Anonymous posted on Tuesday, July 26, 2005 - 8:56 pm
Thanks for the response. I've been looking into various other packages, but without much success so far. We might end up back trying Mplus. I guess we could compare estimates with aMLresults to see if things are working ok.
Thanks so much for your input. Laura
bmuthen posted on Wednesday, July 27, 2005 - 6:40 pm
Let us know if you resurrect this analysis interest in Mplus.
Are you aware of any papers using Mplus to estimate a Heckman model where the selection model has a binary DV and the outcome model has a continuous DV?
I've been trying to think of a way to do this in Mplus, thereby allowing for the inclusion of mediation after the outcome model.
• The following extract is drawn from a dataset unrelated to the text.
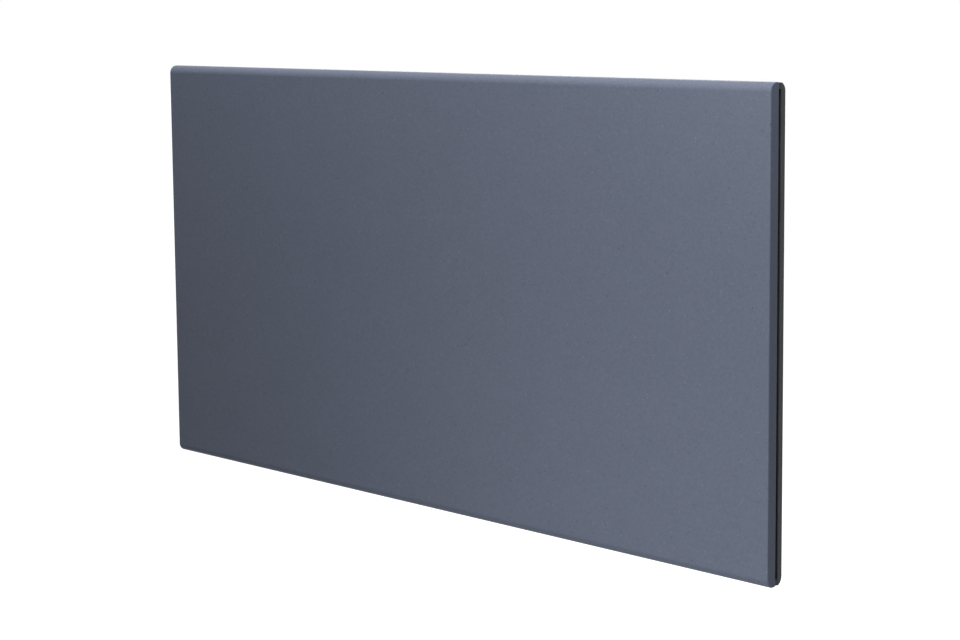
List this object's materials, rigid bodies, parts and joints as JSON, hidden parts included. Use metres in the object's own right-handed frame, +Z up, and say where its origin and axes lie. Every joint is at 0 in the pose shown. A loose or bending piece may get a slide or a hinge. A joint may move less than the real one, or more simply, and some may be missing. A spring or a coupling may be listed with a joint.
{
  "type": "convector heater",
  "caption": "Wall-hung electric panel convector: flat front with rolled long edges over a slotted rear casing, controls on top, hung on a hooked bracket.",
  "frame": {"origin": "centre of the four wall screws, on the wall plane", "axes": "+X across the heater to the right seen from the front, +Y into the wall, +Z up"},
  "size_m": [0.692, 0.084, 0.37],
  "materials": {
    "panel_paint": "structured powder coat, satin, blue grey",
    "casing_paint": "smooth satin dark grey paint",
    "seal_rubber": "matt black foam rubber",
    "zinc_steel": "zinc-plated, satin",
    "bracket_steel": "galvanised, satin",
    "shield_aluminium": "bright",
    "fin_aluminium": "dull",
    "sheath_steel": "heat-darkened stainless steel",
    "bush_ceramic": "glazed off-white; ceramic on the real product",
    "dark_plastic": "fine matt, moulded",
    "white_plastic": "fine matt, moulded",
    "button_plastic": "satin, light grey",
    "rocker_red": "glossy, red",
    "window_gloss": "glossy smoked window",
    "board_green": "solder-masked board",
    "relay_blue": "moulded case",
    "brass_earth": "bright",
    "lead_brown": "insulation",
    "lead_blue": "insulation",
    "lead_white": "silicone insulation",
    "grommet_rubber": "black rubber"
  },
  "bodies": {
    "wall_bracket": {"bracket_upright_left": "bracket_steel", "bracket_upright_right": "bracket_steel", "bracket_crossbar_top": "bracket_steel", "bracket_crossbar_bottom": "bracket_steel", "crossbar_rivets": "bracket_steel", "latch_pins": "bracket_steel"},
    "heater": {"front_cover": "panel_paint", "gap_seal_top": "seal_rubber", "gap_seal_bottom": "seal_rubber", "gap_seal_left": "seal_rubber", "gap_seal_right": "seal_rubber", "cover_screws": "zinc_steel", "rear_casing": "casing_paint", "partition_plate": "zinc_steel", "partition_screws": "zinc_steel", "partition_grommet": "grommet_rubber", "heat_shield": "shield_aluminium", "shield_posts": "zinc_steel", "shield_screws": "zinc_steel", "wall_bumpers": "grommet_rubber", "element_tube": "sheath_steel", "element_fins": "fin_aluminium", "element_pins": "zinc_steel", "element_bush_left": "bush_ceramic", "element_bush_right": "bush_ceramic", "element_hanger_left": "zinc_steel", "element_hanger_right": "zinc_steel", "hanger_screws": "zinc_steel", "limit_thermostat": "dark_plastic", "thermostat_screws": "zinc_steel", "control_housing": "dark_plastic", "control_fascia": "dark_plastic", "display_window": "window_gloss", "display_module": "white_plastic", "control_board": "board_green", "power_relay": "relay_blue", "board_screws": "zinc_steel", "key_switches": "dark_plastic", "switch_body": "dark_plastic", "terminal_block": "bush_ceramic", "terminal_screws": "zinc_steel", "earth_screw": "brass_earth", "cable_gland": "dark_plastic", "gland_nut": "dark_plastic", "room_sensor": "sheath_steel", "sensor_grommet": "grommet_rubber", "supply_leads": "lead_brown", "board_leads": "lead_blue", "element_leads": "lead_white", "sensor_lead": "lead_white"},
    "latch_left": {"latch_left": "bracket_steel"},
    "latch_right": {"latch_right": "bracket_steel"},
    "switch_rocker": {"switch_rocker": "rocker_red"},
    "button_minus": {"button_minus": "button_plastic"},
    "button_mode": {"button_mode": "button_plastic"},
    "button_plus": {"button_plus": "button_plastic"}
  },
  "joints": [
    {"name": "heater_lift", "type": "slide", "parent": "wall_bracket", "child": "heater", "axis": [0, 0, 1], "range_m": [0, 0.014]},
    {"name": "latch_left_pull", "type": "slide", "parent": "wall_bracket", "child": "latch_left", "axis": [0, 0, -1], "range_m": [0, 0.006], "stiffness_N_per_m": 150, "springref_m": -0.006},
    {"name": "latch_right_pull", "type": "slide", "parent": "wall_bracket", "child": "latch_right", "axis": [0, 0, -1], "range_m": [0, 0.006], "stiffness_N_per_m": 150, "springref_m": -0.006},
    {"name": "switch_rocker_tilt", "type": "hinge", "parent": "heater", "child": "switch_rocker", "pos_m": [0.312, -0.04475, 0.06], "axis": [0, -1, 0], "range_deg": [0, 20]},
    {"name": "button_minus_press", "type": "slide", "parent": "heater", "child": "button_minus", "axis": [0, 0, -1], "range_m": [0, 0.001], "stiffness_N_per_m": 200, "springref_m": -0.001},
    {"name": "button_mode_press", "type": "slide", "parent": "heater", "child": "button_mode", "axis": [0, 0, -1], "range_m": [0, 0.001], "stiffness_N_per_m": 200, "springref_m": -0.001},
    {"name": "button_plus_press", "type": "slide", "parent": "heater", "child": "button_plus", "axis": [0, 0, -1], "range_m": [0, 0.001], "stiffness_N_per_m": 200, "springref_m": -0.001}
  ]
}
I thought perhaps using knownclasses (0,1) for the DV of the selection model and then only estimating the outcome model when knownclass = 1. But can't seem to estimate the effects for the outcome model separate from the selection model.
Actually, it will be posted tomorrow, or possibly late tonight.
Alice posted on Tuesday, September 05, 2017 - 4:36 am
Dear Professor Muthen,
I just read the paper you refer to above as "the old Muthen-Joreskog (1983) article." It was very interesting to me to see the discussion of the selection model with latent exogenous variables in section 6.2.
In the model, the measurement model (equation 55) is assumed to have group-invariant thresholds and factor loadings. I wonder if this is the standard/default assumption; i.e., the one one should make when estimating a selection model with exogenous latent variables? That seems to be a very crucial assumption.
The section ends up with proposing "a simple ad hoc estimator" in which the factors scores are estimated in the first step and the structural model (the selection equation and the equation of interest) is estimated in the second step. I wonder if this is the way MPLUS also estimates a Heckman selection model with latent exogenous variables - or whether MPLUS estimates all three equations simulatenously? I would have thought the latter, but given the paper, I am now in doubt.
Alice posted on Tuesday, September 05, 2017 - 4:38 am
Does the strategy suggested in the "simple ad hoc estimator" also hold for the Heckman two-stage estimator (discussed in the paper following equation 13) with latent exogenous variables?
What I mean is whether the estimation in this case should be carried out in three steps. Step 1: estimate the factor scores for the full sample and use these in the following steps. Step 2: estimate the selection equation for the full sample. Step 3: estimate the equation of interest on the selected sample.
I would have thought that one should estimate this model in two steps. Step 1: estimate the selection equation and the latent variables in that equation simultaneously for the full sample. Step 2: estimate the equation of interest and the latent variables in that equation simulatenously. However, given the paper, I am now in doubt whether this is considered to be incorrect. This also goes back to my question above on the group-invariant thresholds and loadings.
Alice posted on Tuesday, September 05, 2017 - 4:42 am
To clarify: In the last paragraph, I mean "Step 2: estimate the equation of interest and the latent variables in that equation simultaneously for the sample selected."
The intermediate factor score step is not needed in the current Mplus. It can estimate Heckman models using 1-step ML also with a factor model for the exogenous part. How to do Heckman regression modeling in Mplus is discussed in our new RMA book - you can see the setup at this link:
Hello, I'm estimating change in a count outcome two years post baseline, adjusting for baseline values and covariates. Missingness in y appears NMAR. My plan is to jointly estimate a count model of the primary variable of interest and a logit model of attrition in y. I'm using selection modeling as described in approach 16 (p. 475-476) described in the RMAM book.
a) With a count outcome, are there additional issues I am not accounting for?
b) Is the missing data model adjusted for the Poisson distribution of y when missing is regressed on y?
c) Would including both y and y(t-1) in the logit predicting missingness be over-adjustment?
y - count outcome y(t-1) - count outcome measured at baseline x - covariates missing - indicator of missingness in y ___ count is y; categorical is missing;
Following chap10 ex10.25_A6, the suggested model would look as follows. My research question doesn't include mediation, does excluding the MODEL INDIRECT statement negate the benefit of using a selection model in this scenario?
I've read that a Heckman selection model is commonly used to address non-random missingness in a follow-up outcome measure. This type of model is described as a way to address censoring in the RMAM text, but could it also be adapted to my needs?
model: y on y(t-1) x; y(t-1) on x; missing on y(t-1);
Let's assume that x and y_t-1 have no missing data and that y_t does have missing data. For the model you specify, I think you will get the same estimates if you include
missing on y_t-1;
or not. I say that because y_t-1 is a missing data predictor and y_t-1 is already included in the model due to your first 2 model statements. So you get FIML, that is, ML under MAR. It is just like RMA Fig 10.11 with m playing the role of y_t-1. You can try and see if you get the same values in those 2 runs.
If instead you change to
missing on y_t;
perhaps you would get NMAR selection modeling because y_t is partly latent due to missingness and therefore MAR does not hold.